While it is helpful to use consultants to gain knowledge about cultural factors, the information could be disseminated more widely, since not all organisations have the necessary resources to employ suitable consultants in a variety of locations. Fortunately, a large amount of this information is relevant to all developers, as these factors pertain to entire cultures rather than specific users. This makes it feasible to provide documentation to support developers' internationalisation work. To this end, we propose the establishment of an internet-based repository where internationalisation information can be made available. This archive could document the ways in which cultures vary and the consequent implications for software development. It would be open for contributions from developers and users. The classification of cultural variables discussed in this paper would serve as a basis for the organisation of the archive.

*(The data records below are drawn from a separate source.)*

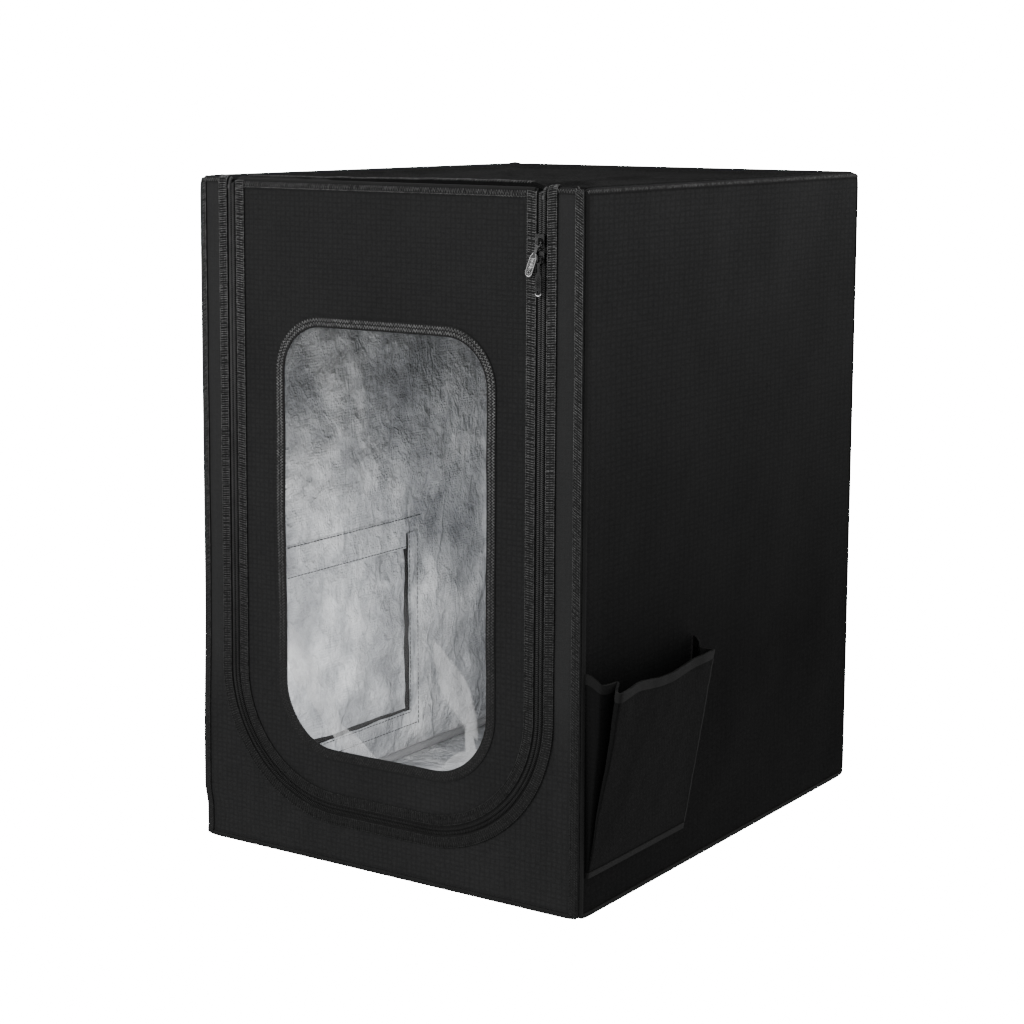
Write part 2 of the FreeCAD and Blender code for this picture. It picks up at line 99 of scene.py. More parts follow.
def crease(u, v, at, angle, length, width):
    """One soft ridge through a point, fading towards its ends."""
    a = math.radians(angle)
    along = (u - at[0]) * math.cos(a) + (v - at[1]) * math.sin(a)
    across = -(u - at[0]) * math.sin(a) + (v - at[1]) * math.cos(a)
    return np.exp(-(along / length) ** 2 - (across / width) ** 2)


def soften(p):
    """Round the box's edges, and its corners a little more."""
    p = np.array(p, float)
    reach = np.stack([HALF_W - np.abs(p[:, 0]), HALF_D - np.abs(p[:, 1]),
                      np.minimum(TOP - p[:, 2], p[:, 2])], 1)
    depth = np.clip(ROUND - reach, 0, None)
    third = np.sort(depth, 1)[:, 0] / ROUND
    power = EDGE_POWER + (CORNER_POWER - EDGE_POWER) * smooth(third)
    peak = depth.max(1)
    norm = ((depth / np.maximum(peak, 1e-9)[:, None]) ** power[:, None]).sum(1) ** (1 / power)
    cut = depth * (1 - 1 / np.maximum(norm, 1))[:, None]
    p[:, 0] -= np.sign(p[:, 0]) * cut[:, 0]
    p[:, 1] -= np.sign(p[:, 1]) * cut[:, 1]
    p[:, 2] -= np.where(p[:, 2] > TOP / 2, 1, -1) * cut[:, 2]
    # the ends of the zip pull the roof's front edge down
    high = smooth(p[:, 2], TOP - 22, TOP - 4)
    near = smooth(-p[:, 1], HALF_D - 30, HALF_D - 4) * high
    for at in ZIP_TOPS:
        p[:, 2] -= 2.6 * near * np.exp(-((p[:, 0] - at) / 7.0) ** 2)
    # the front's lower left corner bulges, and the rear left one stands up a little at the top
    high = smooth(p[:, 2], TOP - 22, TOP - 4)
    spot = np.hypot(p[:, 0] + HALF_W - 4, p[:, 1] - HALF_D + 4)
    corner = smooth(-p[:, 0], HALF_W - 60, HALF_W - 2) * smooth(-p[:, 1], HALF_D - 60, HALF_D - 2)
    belly = smooth(p[:, 2], 34, 60) * smooth(280 - p[:, 2], 0, 190)
    p[:, 0] -= corner * (3.8 * belly + 2.2 * (1 - smooth(p[:, 2], 3, 16)))
    dip = np.exp(-((p[:, 0] + HALF_W - 20) / 6.0) ** 2 - ((p[:, 1] - HALF_D) / 14.0) ** 2)
    p[:, 2] += high * (2.6 * np.exp(-(spot / 8.0) ** 2) - 1.2 * dip)
    return p


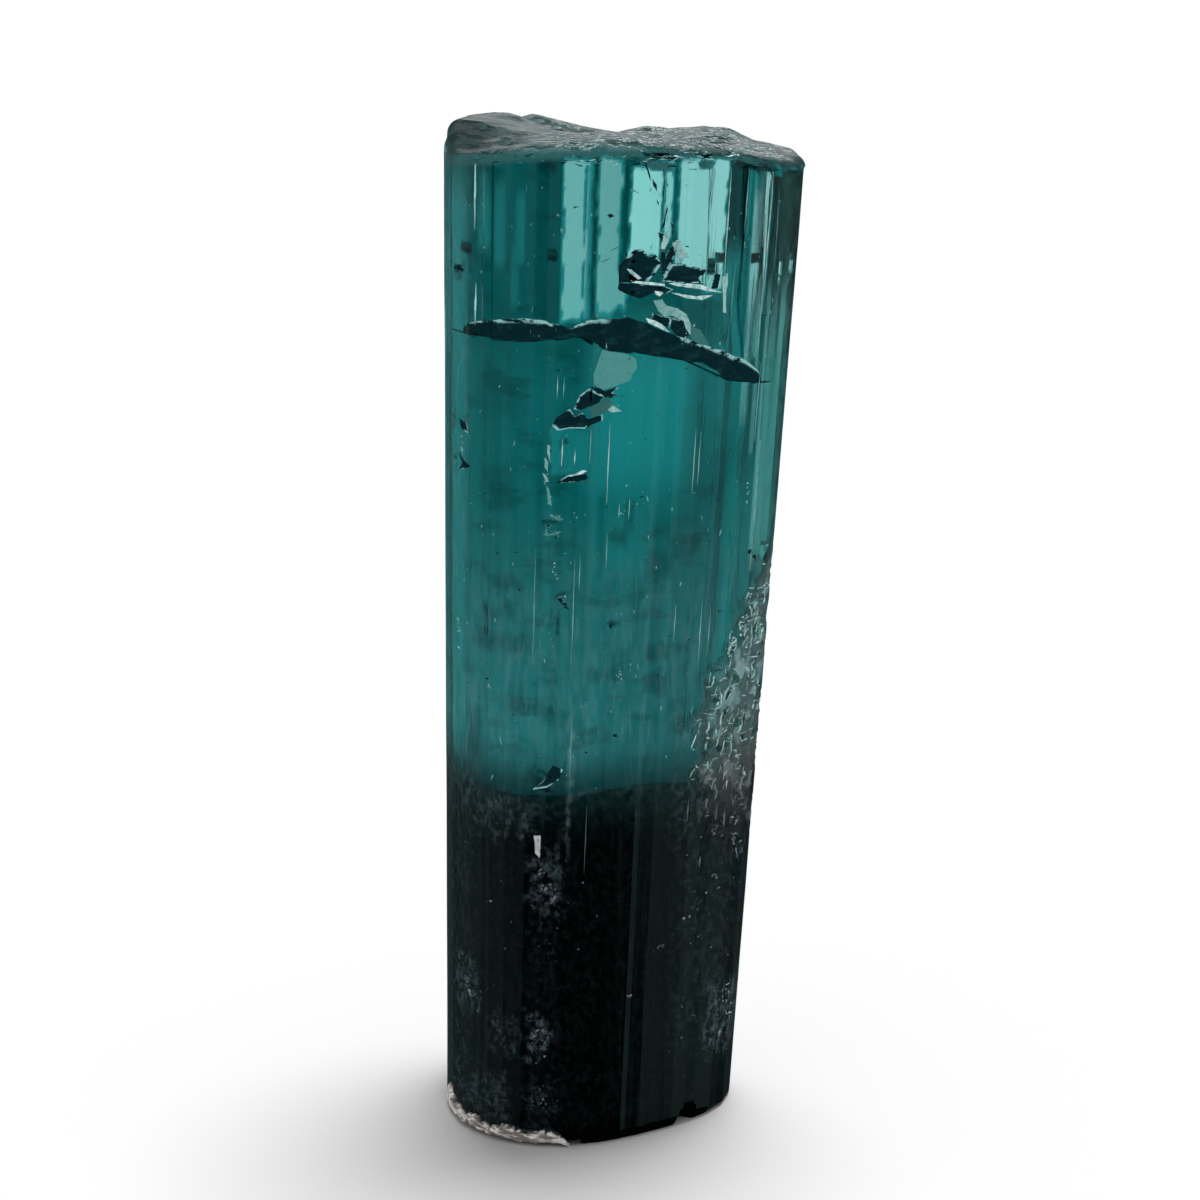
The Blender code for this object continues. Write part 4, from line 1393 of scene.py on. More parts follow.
@dataclass
class FlakeSheets:
    """Many flakes that follow the front of the skin, in one mesh."""

    surface: Surface
    name: str
    flakes: list[Flake | Shard]
    thickness: float = 0.024
    jaggedness: float = 0.10
    lift: float = 0.004
    unevenness: float = 0.016
    # Share of corners that get the painted rim highlight, and the weaker value that the rest get.
    highlight_rim_share: float = 0.45
    dull_rim_highlight: float = 0.3

    def build(self, finish: bpy.types.Material) -> bpy.types.Object:
        """Add a fan for every flake, tear its edges, and lay it on the stone.

        Args:
            finish: Material of the flakes.

        Returns:
            The piece, each flake a thin closed body.
        """
        outlines = [flake.outline(seed) for seed, flake in enumerate(self.flakes)]
        bpy.ops.object.select_all(action="DESELECT")
        bpy.ops.mesh.primitive_circle_add(vertices=len(outlines[0]), fill_type="TRIFAN")
        piece = bpy.context.object
        piece.name = self.name
        bpy.ops.object.mode_set(mode="EDIT")
        for outline in outlines[1:]:
            bpy.ops.mesh.primitive_circle_add(vertices=len(outline), fill_type="TRIFAN")
        bpy.ops.object.mode_set(mode="OBJECT")
        self.place(piece, outlines)
        bpy.ops.object.mode_set(mode="EDIT")
        bpy.ops.mesh.select_all(action="SELECT")
        bpy.ops.mesh.subdivide(number_cuts=2, fractal=self.jaggedness, seed=3)
        bpy.ops.object.mode_set(mode="OBJECT")
        for vertex in piece.data.vertices:
            rough = min(abs(vertex.co.z), self.unevenness)
            vertex.co = self.surface.point(vertex.co.x, vertex.co.y, self.lift + rough) * MM
        apply_modifier(piece, "SOLIDIFY", thickness=self.thickness * MM, offset=0.0)
        piece.data.materials.append(finish)
        return piece

    def place(self, piece: bpy.types.Object, outlines: list[list[Pair]]) -> None:
        """Move every fan's corners to its outline, and store its brightness and the painted highlight of its
        rim.
        """
        vertices = piece.data.vertices
        rim_highlights, lights = new_attribute(piece, "rim"), new_attribute(piece, "brightness")
        start = 0
        for flake, outline in zip(self.flakes, outlines):
            block = vertices[start:start + len(outline) + 1]
            middle = [vertex for vertex in block if vertex.co.length < 0.5][0]
            corners = [vertex for vertex in block if vertex.index != middle.index]
            for vertex, (across, height) in zip(corners, outline):
                vertex.co = Vector((across, height, 0.0))
                drawn = noise.cell(Vector((0.7 * vertex.index + 0.5, 3.5, 0.5)))
                rim_highlights.data[vertex.index].value = 1.0 if drawn < self.highlight_rim_share else self.dull_rim_highlight
            count = len(outline)
            middle.co = Vector((sum(x for x, _ in outline) / count, sum(z for _, z in outline) / count, 0.0))
            for vertex in block:
                lights.data[vertex.index].value = flake.brightness
            start += count + 1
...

To date, little work has been done in documenting this kind of information. Most internationalisation texts focus on implementation issues rather than higher-level concepts such as usability. Since overt factors can be summarised relatively easily, it would be feasible to build an exhaustive list for each locale of the appropriate way to format a telephone number, the language(s) spoken, and so on. Such a reference would be extremely useful to developers, ensure that they do not have to ``re-invent the wheel'' in order to provide locale-specific features. Covert factors, although unlikely to be completely described, can still be documented to provide useful data for requirements engineers. There is certainly information which can be provided for many cultures, e.g. recognisable symbols and their meanings, significance of colours, particular usage contexts. Even if there is limited information about some factor, its mere presence in the repository might provoke requirements engineers to investigate its relevance.

In situations where developers cannot justify recruiting local expertise or testing with users from other cultures, a repository would be an inexpensive way to gain information about other locales. However, it would work best in tandem with these other activities. Software organisations could use it to determine where it is appropriate to recruit local expertise. Prototype creators would interpret the repository's recommendations as appropriate for a particular project. Tests could then be used to check if the interpretation was correct. For instance, if the repository says that the colour red is supposed to represent a warning for certain groups, there is still some uncertainty as to how this advice applies. Should a warning dialogue have a red background? Such issues can be resolved via user testing. The repository still adds value by providing an initial direction; in this case, the designers at least know which colour applies for warnings.


Establishing requirements for users of different cultures requires an understanding of the ways in which users vary. It is useful to distinguish between overt and covert factors. Overt factors, such as calendars and measurement units, are well-defined and easily-understood. Covert factors, such as mental processing and perception, require special consideration in requirements analysis because they are usually hidden or vague. Local expertise and prototyping are useful strategies for developers. In addition, supporting documentation should be provided, and this would supplement these other activities. We have proposed the construction of an international repository for this purpose.

In this paper, we have discussed how cultural factors affect requirements. A further step would be to investigate how internationalisation fits into the overall development process. For example, should culture-specific requirements be gathered before, after, or at the same time as other requirements? In addition, we have proposed the establishment of an easily-accessed repository of cultural information. While the classification introduced in this paper could act as the basis for such a repository, more research is needed to help us understand exactly how particular cultures vary along these dimensions.